Midlife also carries a grief that is rarely spoken about openly. As children grow older and begin building lives of their own, many women find themselves looking backward. There can be a longing for earlier versions of life when children were small, routines felt fuller, and their role felt more clearly defined. Thoughts of “when life used to be” can slowly become a way of living emotionally in the past.

What many women are grieving is not simply the passing of time, but the loss of identity that can come when caregiving roles shift. Beneath the loneliness is often a fear that perhaps the most meaningful part of life has already happened.

But perhaps midlife is not asking women to become more productive, more optimized, or more useful. Perhaps this season is inviting something entirely different.

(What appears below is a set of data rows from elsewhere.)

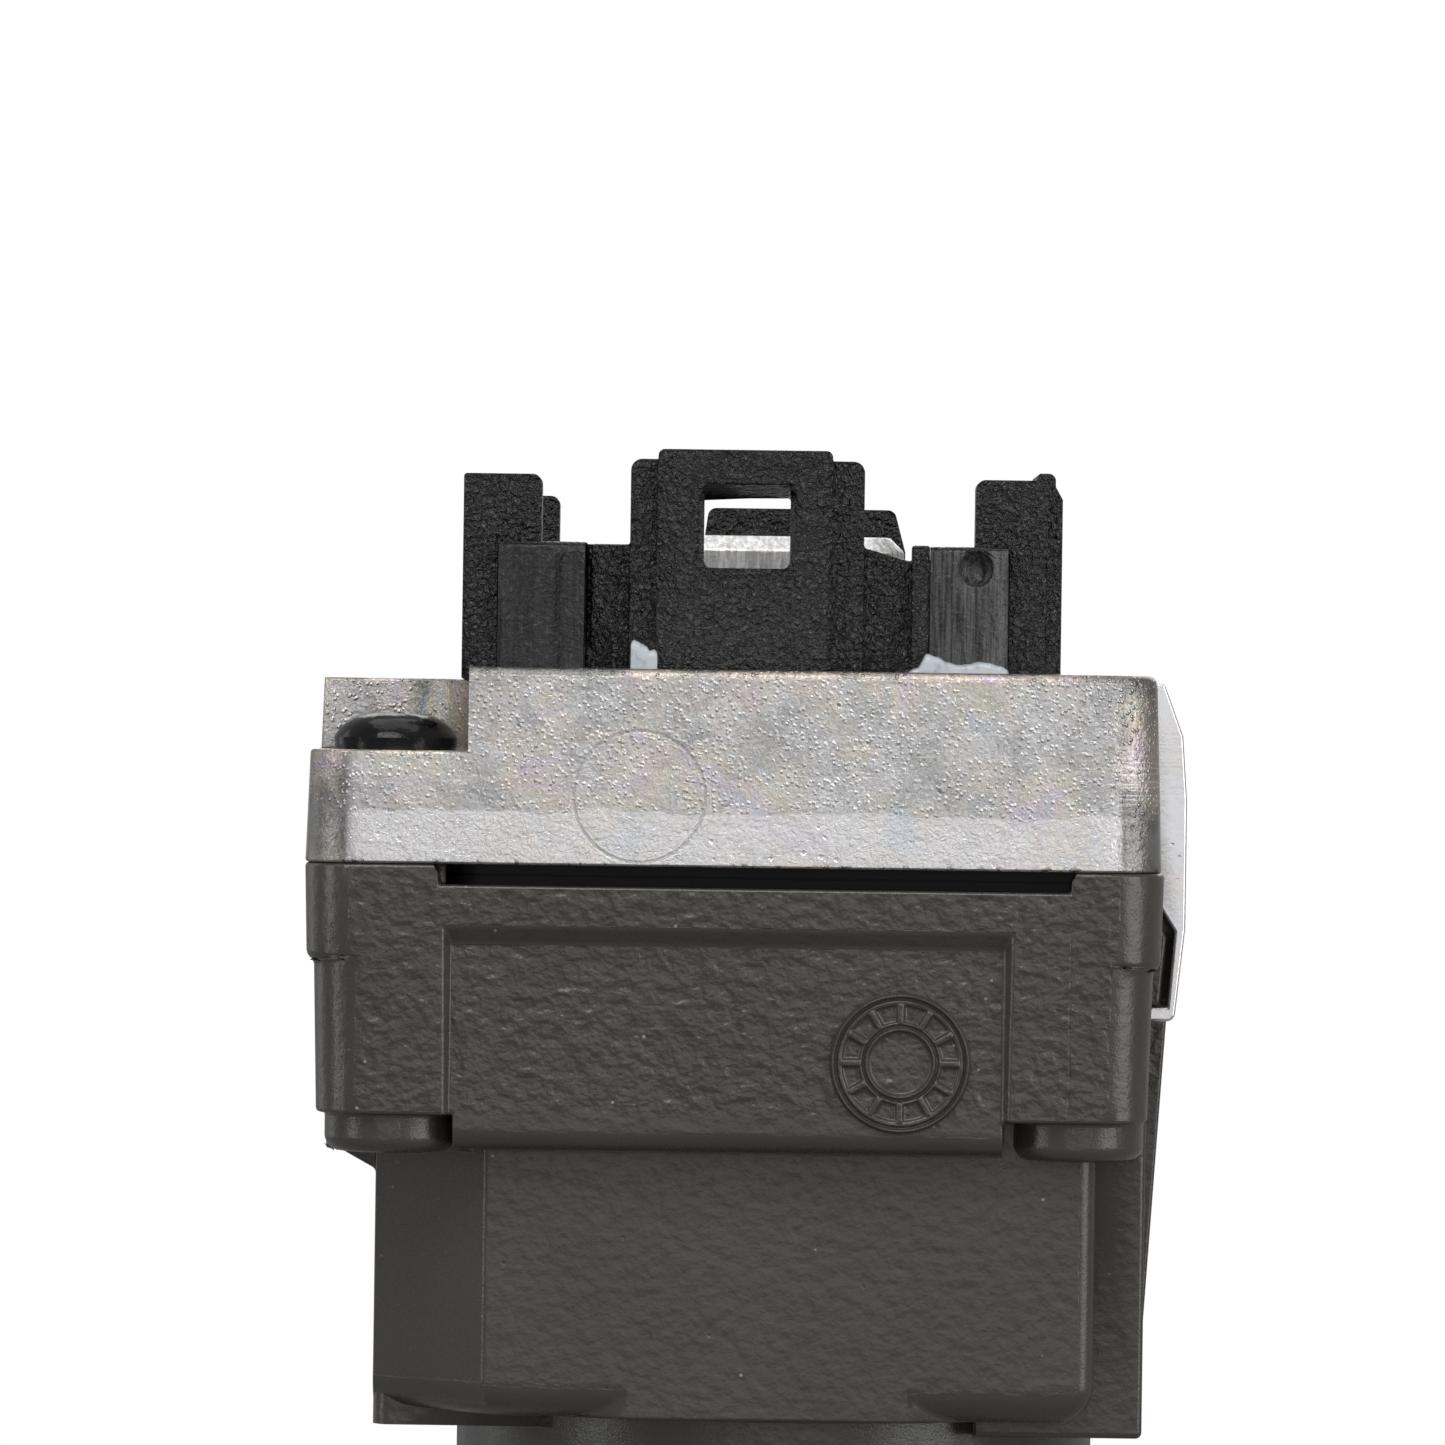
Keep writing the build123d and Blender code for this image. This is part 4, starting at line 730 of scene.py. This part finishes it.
@dataclass
class Wardrobe:
    """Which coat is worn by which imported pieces, where it isn't turned steel."""

    worn: dict[Coat, tuple[str, ...]] = field(
        default_factory=lambda: {
            Coat.PAINT: ("body_housing",),
            Coat.RUBBER: ("body_gasket", "wiper"),
            Coat.CASTING: ("top_frame",),
            Coat.LACQUER: ("frame_screws",),
            Coat.PLASTIC: ("guide_cage",),
            Coat.COMPOUND: ("sealing_bead",),
            Coat.BLOCK: ("contact_block",),
            Coat.COPPER: ("contact_rod", "contact_ring"),
            Coat.LAMINATE: ("insulator",),
            Coat.BRONZE: ("upper_bush", "lower_bush"),
            Coat.OXIDE: ("chuck_body", "clamp_nut"),
        }
    )

    def dress(self) -> None:
        """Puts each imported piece's finish on its material slots."""
        coats = {name: coat for coat, names in self.worn.items() for name in names}
        for name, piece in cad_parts.items():
            material = coats.get(name, Coat.STEEL).value.material()
            if not piece.material_slots:
                piece.data.materials.append(material)
            for slot in piece.material_slots:
                slot.material = material
            log.info("dressed %s in %s", name, material.name)


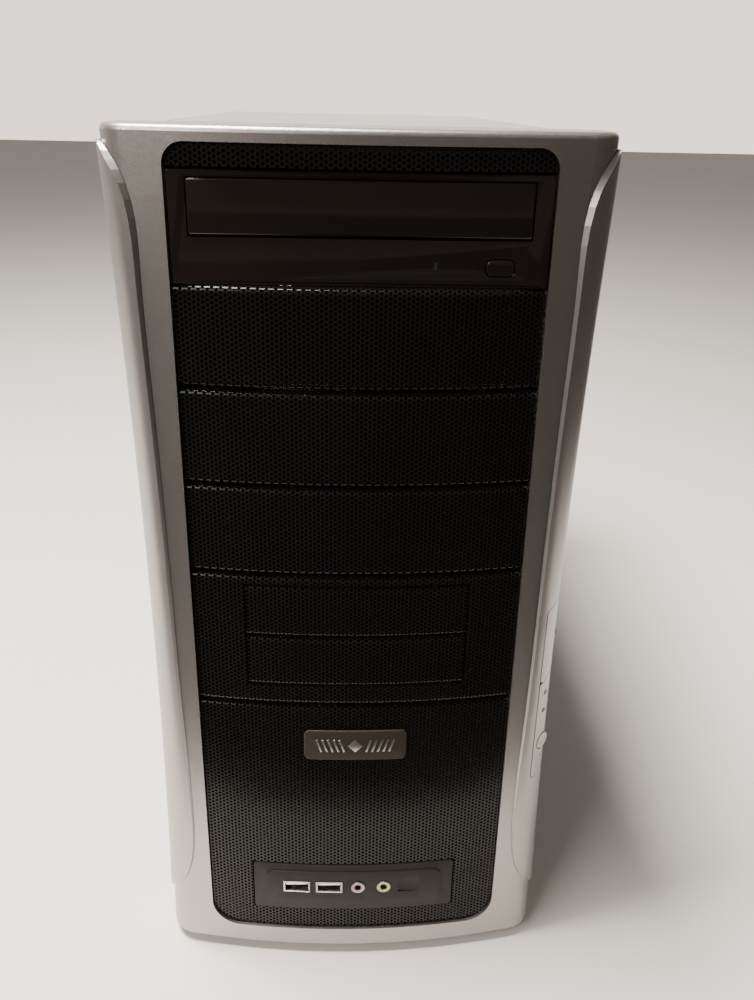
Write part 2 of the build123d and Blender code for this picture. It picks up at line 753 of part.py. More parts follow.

Maybe this is a time to stop proving worth through exhaustion and sacrifice. Maybe it is a season to simply be. To rest without apology. To reconnect with what feels supportive, peaceful, joyful, and meaningful rather than constantly chasing productivity or perfection.

Women in midlife still have wisdom, depth, compassion, creativity, and purpose to offer the world. But perhaps their value no longer needs to be measured by how much they accomplish for others. Perhaps this chapter is less about constant doing and more about learning how to fully live.

Instead of asking “What now?” perhaps the more important question becomes “What is?” What is currently supporting me? What is draining me? What keeps me stuck, disconnected, or unhappy? What allows me to feel calm, rested, alive, and connected to myself again?

Midlife may not be about reinventing yourself entirely. It may be about returning to yourself after years of disappearing into responsibility, caregiving, productivity, and survival.

This summer, perhaps the invitation is not to create perfection for everyone else. Perhaps the invitation is to allow yourself to exist within your own life again. To look back with gratitude for both the beauty and hardship that shaped you. To honour the lessons learned and the life already lived. And to move gently toward a future that feels less performative and more deeply your own.